Enlightened Thaksin forces want a bourgeois revolution against the current way the monarchy and networks surrounding it work, but they dare not declare their mission.


These forces – a mix of the old left, old right, capitalists and technocrats - mobilise forces under a banner of right wing populism, including Buddhist chauvinism, but they have yet to elaborate any genuinely ideological position to challenge the force that thwarts their emergence. They are also hostile to liberal forms of democracy.

I don't know if I agree with this entirely. I don't think it is so clear cut. I think there are pro-Thaksin forces that want to challenge the old powers, and yes, some are not liberals. Clearly, Samak and Chalerm are not liberal democrats. And there are some who just want to replace a new regime, which resembles the old regime in its feudal like composition, with new faces.

The big difference, however, is that new folks actually derive their legitimacy, astonishingly enough, from the ballot box.

The ancient regime and it allies don't think they to have a popular mandate to rule at all. And they believe that they have the right to overturn the constitutional order anytime anybody challenges their wealth and power.

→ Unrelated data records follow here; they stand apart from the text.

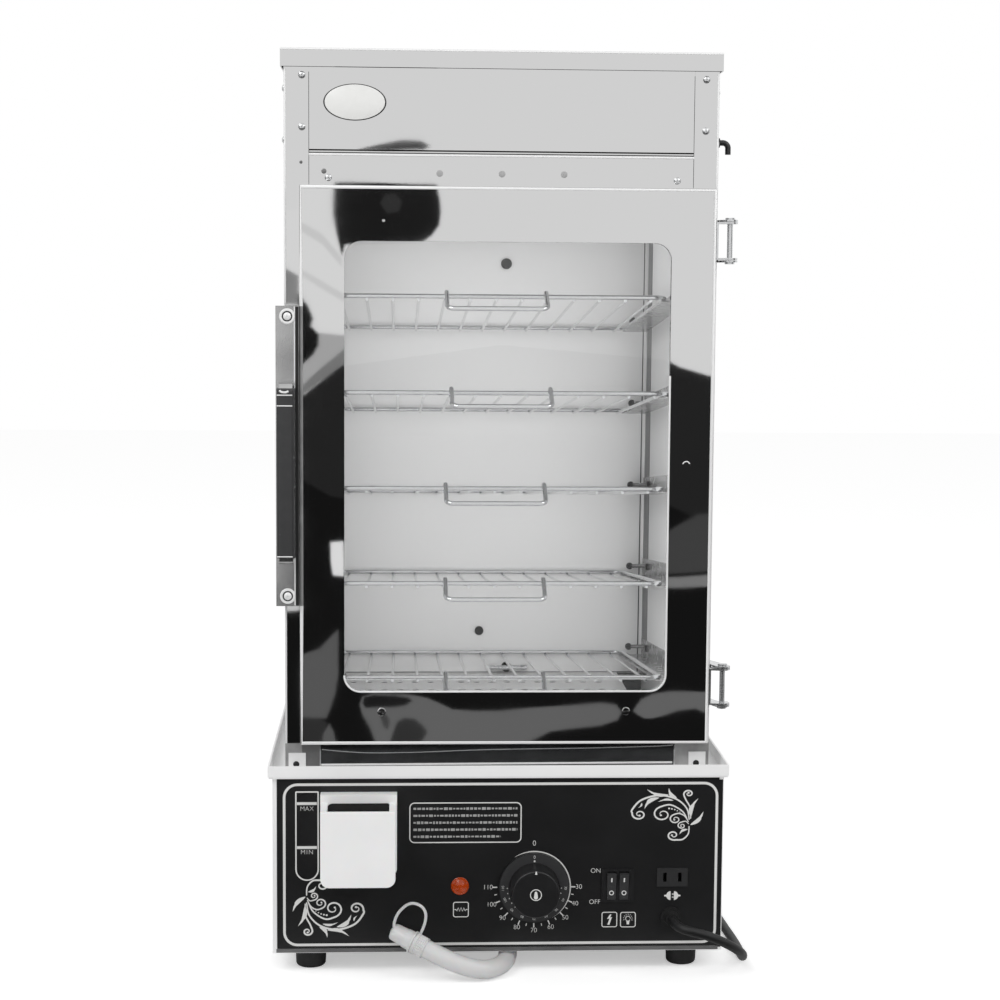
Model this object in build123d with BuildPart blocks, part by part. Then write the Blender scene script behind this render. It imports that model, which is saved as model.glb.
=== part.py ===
from build123d import *
import math
import os

# Table-top electric steamer cabinet, in millimetres.
# Origin at the middle of the footprint on the floor, +X right, +Y to the back, +Z up.

# Overall
base_width = 380.0
base_depth = 390.0
base_height = 150.0
foot_height = 18.0
tray_side_overhang = 3.7
tray_overhang = 4.0
tray_height = 10.8
tray_hem_height = 9.4
cabinet_side_inset = 9.5
cabinet_setback = 27.0
cabinet_rear_inset = 3.0
post_height = 602.4
cap_height = 15.0
cap_overhang = 2.7
hopper_reach = 44.0

# Sheets and gaps
sheet = 0.8
shell_sheet = 1.0
panel_sheet = 1.5
gap = 0.3
overrun = 5.0

# Base shell
shell_edge = 3.5
shell_lip = 8.5
tray_ledge = 14.0
vent_length = 40.0
vent_width = 4.0
vent_pitch = 12.0
vent_count = 5
foot_top_radius = 13.5
foot_radius = 12.7
foot_rounding = 3.0
foot_inset_x = 31.0
foot_inset_y = 26.0

# Control panel fittings: shares of the base width from its middle, and heights from the floor
dial_share = 0.07921
dial_z = 73.5
lamp_share = -0.08579
lamp_z = 74.8
switch_share = 0.26579
switch_z = 74.3
socket_share = 0.38789
socket_z = 81.3
gland_share = 0.38632
gland_z = 46.6
gauge_share = -0.42421
gauge_drop = 12.0
gauge_height = 74.5
gauge_width = 18.0
hopper_share = -0.30974
hopper_drop = 11.9

# Thermostat
shaft_radius = 3.0
shaft_clearance = 0.06
knob_gap = 1.0
skirt_radius = 29.8
skirt_thickness = 2.5
knob_radius = 21.0
knob_taper = 1.0
knob_depth = 24.0
knob_rounding = 1.5
knob_bore_depth = 12.0
stat_width = 42.0
stat_height = 36.0
stat_depth = 30.0
stat_nut_radius = 7.0
stat_nut_depth = 2.0

# Rocker switches
bezel_width = 27.5
bezel_height = 28.4
bezel_proud = 1.2
switch_body_width = 25.5
switch_body_height = 26.4
switch_body_depth = 22.0
rocker_width = 7.7
rocker_height = 22.9
rocker_pitch = 10.6
rocker_proud = 2.6
rocker_dip = 1.0
rocker_depth = 6.0
rocker_tilt = 8.0
rocker_pin_radius = 1.0
rocker_pin_depth = 2.4
rocker_pocket_depth = 12.0
rocker_side_gap = 0.35
rocker_end_gap = 0.9

# Socket, lamp and gland
socket_width = 24.6
socket_height = 14.3
socket_depth = 14.0
socket_proud = 0.8
slot_pitch = 12.7
slot_width = 3.0
slot_height = 8.0
slot_depth = 11.0
lens_radius = 7.3
lens_proud = 2.6
lens_rim_radius = 8.0
lens_rim_proud = 0.6
lens_body_radius = 5.0
lens_body_depth = 22.0
gland_flange_radius = 9.0
gland_flange_proud = 3.0
gland_neck_radius = 5.6
gland_reach = 10.0
gland_body_radius = 6.5
gland_body_depth = 10.0

# Water tank and what is in it
tank_side_inset = 40.0
tank_setback = 75.0
tank_rear_inset = 45.0
tank_height = 92.0
tank_lip = 8.0
steam_opening_inset = 10.0
element_x = 20.0
element_bend = 40.0
element_radius = 4.0
element_lift = 18.0
element_end_gap = 40.0
element_flange_width = 106.0
element_flange_height = 26.0
element_flange_thickness = 3.0
element_terminal_length = 16.0
float_side_inset = 35.0
float_front_inset = 140.0
float_stem_radius = 3.0
float_stem_height = 72.0
float_stop_radius = 5.5
float_stop_height = 2.0
float_stop_lift = 28.0
float_radius = 14.0
float_height = 20.0
float_travel = 15.0
float_bore_gap = 0.5
drain_x = 9.9
drain_front_inset = 20.0
drain_pipe_radius = 5.0
drain_bend_radius = 12.0
drain_collar_length = 8.0
hose_radius = 7.9
hose_z = 8.4
hose_start_setback = 36.0

# Filler hopper
hopper_width = 61.6
hopper_back_width = 63.8
hopper_back_depth = 12.0
hopper_height = 70.0
hopper_mouth_drop = 6.6
hopper_rounding = 7.5
hopper_side_wall = 5.2
hopper_front_wall = 3.0
hopper_floor = 4.0
hopper_inner_rounding = 4.0
spout_radius = 10.0
spout_bore_radius = 7.5
spout_lift = 30.0

# Level window
window_plate_thickness = 2.5
window_plate_margin = 3.0
window_recess = 0.2

# Cabinet frame
post_face = 20.5
post_sheet = 1.0
foot_plate_width = 30.1
foot_plate_height = 22.7
foot_plate_thickness = 0.8
side_wall = 17.5
back_wall = 11.0
ceiling_drop = 119.2
header_height = 37.0
fascia_seam = 1.2
fascia_tuck = 14.0
sill_height = 30.2
ledge_depth = 10.0
steam_plate_lift = 19.9
steam_hole_radius = 3.75
steam_hole_pitch_x = 15.2
steam_hole_pitch_y = 40.5
steam_margin_x = 30.0
steam_margin_y = 30.0
steam_plate_inset = 25.4
header_hole_radius = 2.25
header_hole_pitch = 51.7
header_hole_lift = 19.2
screw_head_radius = 3.0
screw_head_height = 1.8
screw_inset = 13.0
screw_drops = [20.8, 63.0]
side_screw_setback = 10.0
side_screw_step = 10.0
header_screw_inset = 35.5
header_screw_lift = 15.0
clip_width = 14.6
clip_height = 15.0
clip_reach = 14.0
clip_sheet = 1.2
clip_hole_radius = 2.6
side_clip_reach = 9.0

# Lamp in the ceiling
lamp_setback = 120.0
lamp_opening_radius = 32.0
lamp_lens_radius = 38.0
lamp_lens_thickness = 3.0
lamp_cup_radius = 36.0
lamp_cup_height = 46.0
lamp_bulb_radius = 14.0
lamp_bulb_length = 24.0

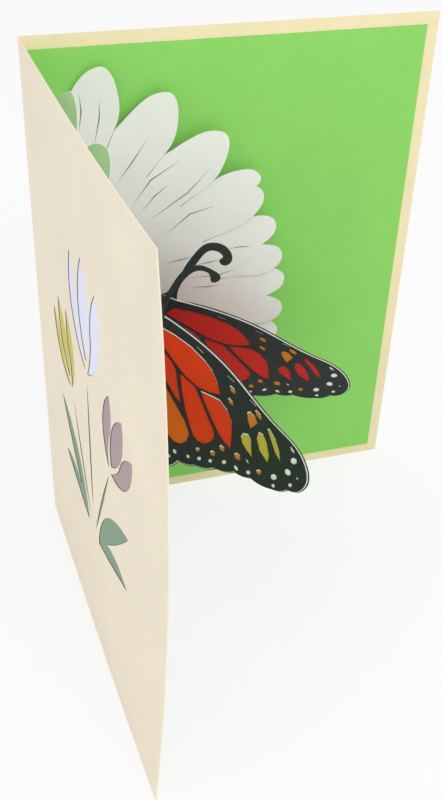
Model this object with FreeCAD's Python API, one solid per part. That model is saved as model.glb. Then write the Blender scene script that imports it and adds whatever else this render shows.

So where is the ‘left’ in all of this? Some serve the stealth bourgeois revolution of the pro-Thaksin forces. They are beholden to a version of objective history that pits “progressive capitalism” against quasi-feudalistic monarchy and aristocracy. They have been unrelenting in their claim of Thaksin’s democratic mandate, willing to ignore that democracy means so much more than a mark on a ballot paper. Such belief in the march of objective history has led to many historical calamities and it is not hard to see Thaksin as one of them. The killings of Tak Bai and the War on Drugs surely count as modern equivalents of the descent into governmental barbarism.

I agree with this, but I think supporting democratic legitimacy and supporting extra-judicial killings are two separate issues.

Others on the left and a range of political liberals have sought to use the monarchy as a buffer against the political authoritarianism represented by Thaksin. In doing so, they have found comfort in myths about the monarchy, tradition and elite democratization. They have supported the use of extra-constitutional power to overthrow the Thaksin regime. Beholden to a subjectivist view of history (good versus evil), such forces are willing to turn a blind eye to the palace’s history, and its privileged economic position. They seek the return of ‘royal liberalism’, in which the monarchy stands as the supreme ombudsman, supporting the emergence of constitutional rule.

Can't argue with this.

At this moment in time it appears that the contending fractions of the Thai elite are about to enter the final round of a long struggle. It remains to be seen if they will step back from the brink and instead embrace compromise. One thing, however, is certain: as long as contending elites fail to agree to any rules of the game and instead wage open political warfare for complete victory, Thailand’s chance of returning to some form of liberal democracy are slim.


When you really think about it, Thailand's political problems come down to this: Many in the old and new elite don't think they have to adhere to the rule of law. And while they continue to steal from the state and flout the rules with their political games to sustain power, the people suffer, especially in the long term.

In a sense, Thailand is the antithesis of a Benthamist utilitarian democratic society: The elite are competing to see who can cause the greatest suffering to the greatest many.

1 comment:

Red and White said...

Interestingly my brainiac colleague and historian Jack states that the original meaning of democracy was "rule by the mob" which seems suitable for the mindset of Thailand's elite.

The article seems similar to one I did a while back, though this one is far more professional of course.